Tuesday, May 5, 2009

Off Into The Sunset

My fellow Bth-ers,

We have spent so much time together in classes, chapel, and chatting when I’m sure we should all have been doing coursework. I spent two years glued to some of you, and it was time most assuredly well spent and which I value greatly – though I admit that getting the adhesive off is about to get more painful. Pulling the glue off always is, I suppose.

Katherine: you are always so penetrating and you courageously tell us what you think, regardless of whether we agree with you or not. You’ve never hidden behind anything, and I envy you.

Barbara: you are such a warm person, and your life has been so touching. Thank you so much for sharing a part of it with me.

Bob: even though you could probably crush me like a bug, you’re really like a big teddy bear, with so much enthusiasm, and so much hard work even when it was difficult. I wants me my hugs! *threatening look*

Denise: such quiet calm strength! You always had a kind word for someone who needed to hear one, and you always took the time to really listen to other people’s stories.

Sybil: you’re so passionate about everything, and so vibrant, like a ray of sunshine.

David: so full of enthusiasm and new faith, you’ll be a great minister, and a brilliant scholar of you decide to go that route.

Marc and Mike: you guys speak for yourselves. Especially you, Marc.

Reza: I really wish I saw more of you. You too, Eric.

Some of us went ‘sideways’ this year to do other things. Jeff, I miss you so much! If you never come back I’ll hit you over the head with my computer. Nathan, you’re so funny and good humored; a breath of fresh air. You’re also brilliant: I’m sure being so friendly was all an act so that when you take over the world we won’t have seen it coming.

Some of us haven’t completed our tour of duty yet. Donna, even when you’re having a hard time you put a brave face on it, and you’re always sensitive to the needs and vulnerabilities of the people around you. Andrew, your R-rated humor always makes me feel better. You don’t give yourself nearly as much credit as you deserve.
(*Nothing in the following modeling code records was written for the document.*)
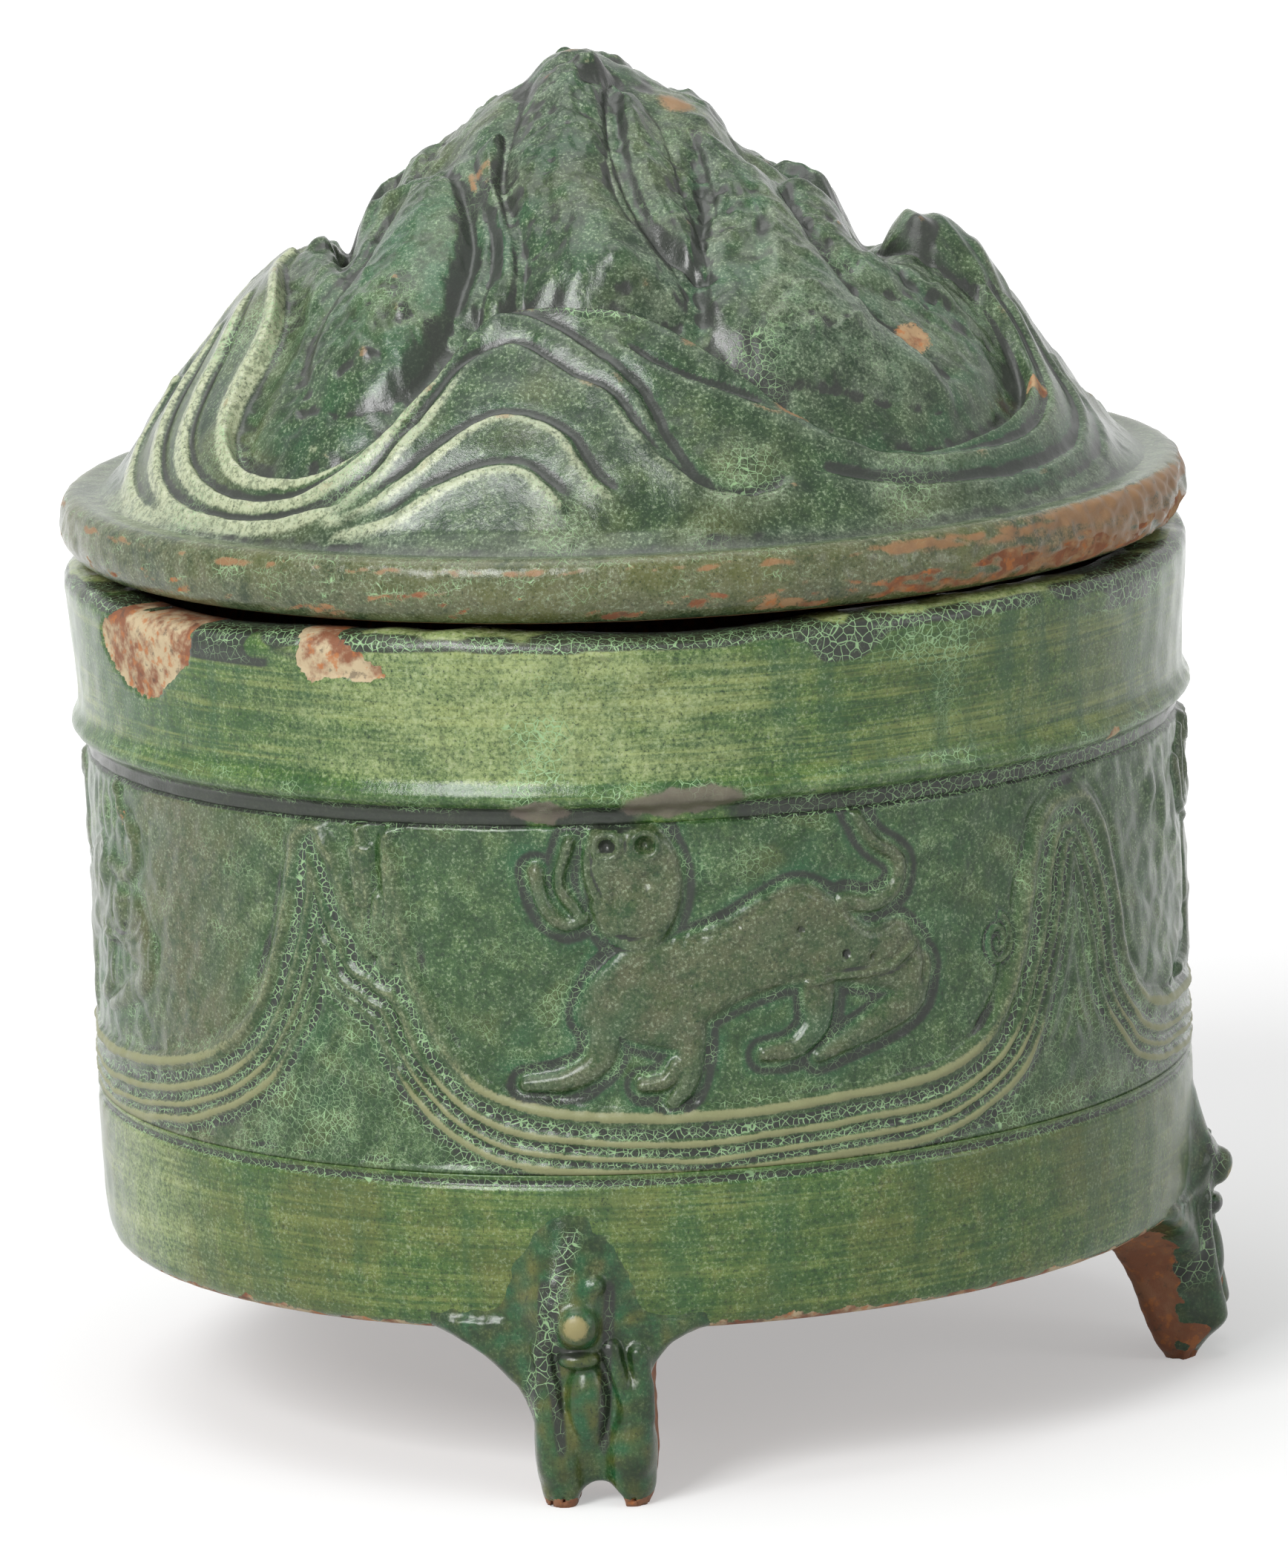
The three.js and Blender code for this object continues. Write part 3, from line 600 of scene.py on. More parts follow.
def beast_relief(u, v):
    """Height of one beast over the strip, and how far inside its outline each point is, in mm.

    The distance u is measured from the middle of its valley."""
    raised = np.zeros(u.shape)
    shape = np.full(u.shape, -99.0)
    for outline, top in ((beast_body, 0.7), (beast_head, 0.95)):
        depth = inside(smooth_line(outline, closed=True), u, v)
        raised = np.maximum(raised, top * (1 - np.exp(-np.clip(depth, 0, None) / 0.8)))
        shape = np.maximum(shape, depth)
    for points, wide, narrow in beast_limbs:
        away, along, length = beside(smooth_line(points), u, v)
        half = wide + (narrow - wide) * along / length
        raised = np.maximum(raised, 0.85 * np.clip(1 - (away / half) ** 2, 0, 1) ** 0.6)
        shape = np.maximum(shape, half - np.abs(away))
    raised -= 0.28 * hump(shape + 0.8, 0.8)
    for points in beast_lines:
        away, along, length = beside(smooth_line(points), u, v)
        ends = eased(0, 2, along) * eased(0, 2, length - along)
        raised += ends * (0.4 * hump(away, 0.5) - 0.25 * hump(np.abs(away) - 1.1, 0.5))
    # Round eyes with rims, and the cheeks under them
    for side in (-18.7, -12.2):
        away = np.hypot(u - side, v - 113.4)
        raised += 0.55 * hump(away - 2.2, 0.6) - 0.9 * hump(away, 1.1)
        raised += 0.35 * hump(np.hypot(u - side, v - 109.8), 1.2)
    # The muzzle, the hollows beside the nose, the mouth and a fold on the chest
    raised += 0.6 * hump(np.hypot((u + 15) / 1.2, (v - 101.5) / 1.5), 2.2)
    raised -= 0.6 * hump(np.hypot((u + 17.6) / 0.8, (v - 104.5) / 2.4), 1.0)
    raised -= 0.55 * hump(np.hypot(u + 12.4, v - 107), 1.2)
    raised -= 0.5 * hump((v - 97.6 - 0.3 * np.sin(u)) / 0.6, 1) * hump(u + 15, 4.5)
    raised -= 0.4 * hump((v - 89.4) / 0.5, 1) * hump(u + 6.5, 2.4)
    # Pinholes in the glaze
    for pit in ((-3.5, 97.2), (3, 98.5), (-6.5, 97.2), (14, 97), (22, 92), (27, 91)):
        raised -= 0.7 * hump(np.hypot(u - pit[0], v - pit[1]), 0.75)
    return raised, shape


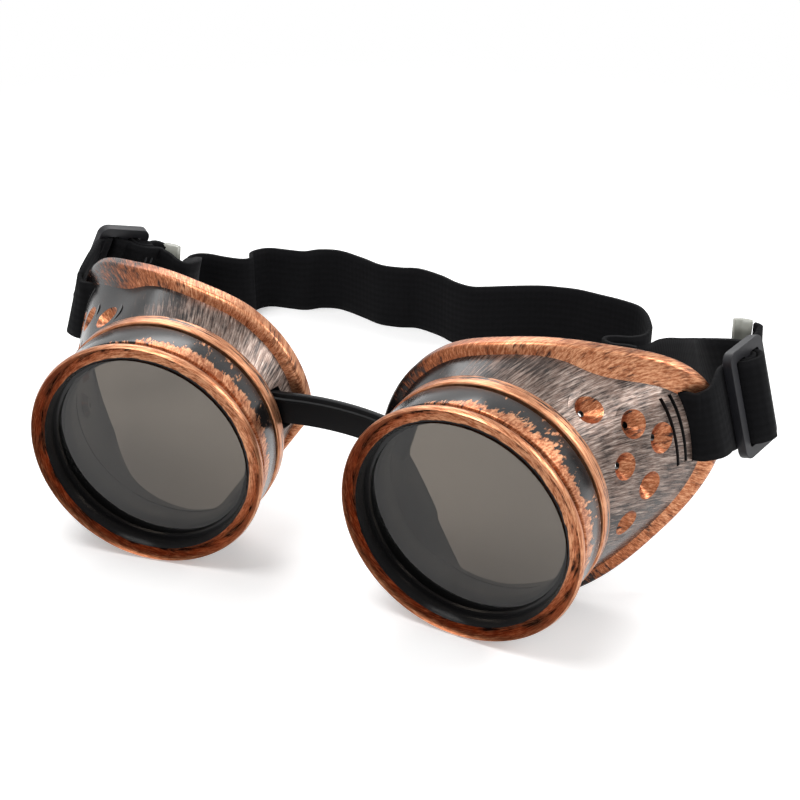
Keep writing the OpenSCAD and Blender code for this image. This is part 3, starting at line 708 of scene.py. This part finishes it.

Some of us were here for a while and then weren’t. Hauke: your faith is infectious. I completely blame you for giving my own history in the Charismatic movement a much needed wake-up call. Daniel, you’ve had so much hardship these last two years, but you didn’t let it stop you. Danielle, I’m so happy that we’re in school together, even though we don’t take any of the same classes. It’s great to be able to run into you and talk about stuff. To both of you, you’ll never know quite how glad I was not to be the only dissatisfied Roman Catholic kicking around in the program. Robin, you’re graduating this year, too. You made me question what it even means to be Catholic, to be sacramentally inclined, to belong to a tradition, and I loved every minute of our conversations. Your radio show is awesome!!! (plus, you have great guests) Emily...I miss you. I really, really miss you. You brought me to chapel with you, you are so open and happy and I really, really miss you. School is a much poorer place without you.

Well, some of us spent two really intense years together. Some of us only spent one. But, speaking from a totally self-involved perspective, you all made it a worthwhile and deeply rewarding experience. It was hard not seeing you all the time this year, but I looked forward to accosting you on those occasions when I did. I’m going to miss you all so very much. I feel deeply privileged to have known you and studied with you and, for those of you whom I’ll see on Thursday, honored to have seen you graduate. I hope your ministries are all as fun and meaningful as this time has been. But it’s you guys: how could they not be?

Now remember: I’ve mentioned you in my blog and that means we’re friends forever.

p.s. I might cry. Please look away and pretend you don’t notice.